4.              Granting permission, Judge Simpson, considered that it was arguable that the Judge had failed to apply paragraph 117B(6) of the 2002 Act (as amended). However, as the Secretary of State's Rule 24 letter of 28 July 2015 points out, Judge Charlton-Brown had fully considered the question as to whether it was reasonable to expect the child to leave the United Kingdom in a consideration of the appeal under the Immigration Rules. Whether considered under the Statute or the Immigration Rules, the Judge's conclusion (that it would be reasonable to expect the child to leave with the appellant) remains valid.

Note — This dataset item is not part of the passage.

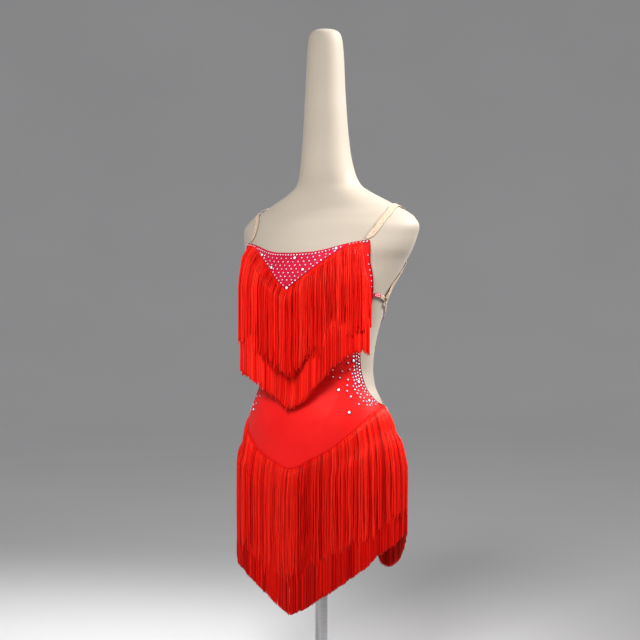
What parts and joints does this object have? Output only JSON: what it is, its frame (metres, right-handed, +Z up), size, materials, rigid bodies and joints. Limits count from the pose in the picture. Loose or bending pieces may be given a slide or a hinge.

5.              Judge Simpson was also concerned that there was no Article 8 ECHR determination. At [19] Judge Charlton-Brown stated that, as regards human rights issues, she had "already dealt with issues of reasonableness and the lack of any exceptional circumstances." She has not proceeded to conduct a separate Article 8 proportionality assessment. There was no need for her to do so in the circumstances. The very point of the judgment in Gulshan (Article 8-new rules-correct approach) [2013] UKUT 640 (IAC) is that, where the Immigration Rules adequately deal with an appellant's circumstances, nothing will be gained at all by making a separate assessment under Article 8. The circumstances of this family fell squarely within the parameters of the Immigration Rules; there were no additional and exceptional circumstances not covered by the Rules which required the Judge to make an Article 8 assessment. The First-tier Tribunal did not err in law by refraining from making such an assessment. In the circumstances, the appeal is dismissed.

Notice of Decision

This appeal is dismissed

No anonymity direction is made.

 

 

Signed Date 28 November 2015

 

Upper Tribunal Judge Clive Lane

 

 

 

TO THE RESPONDENT

FEE AWARD

I have dismissed the appeal and therefore there can be no fee award.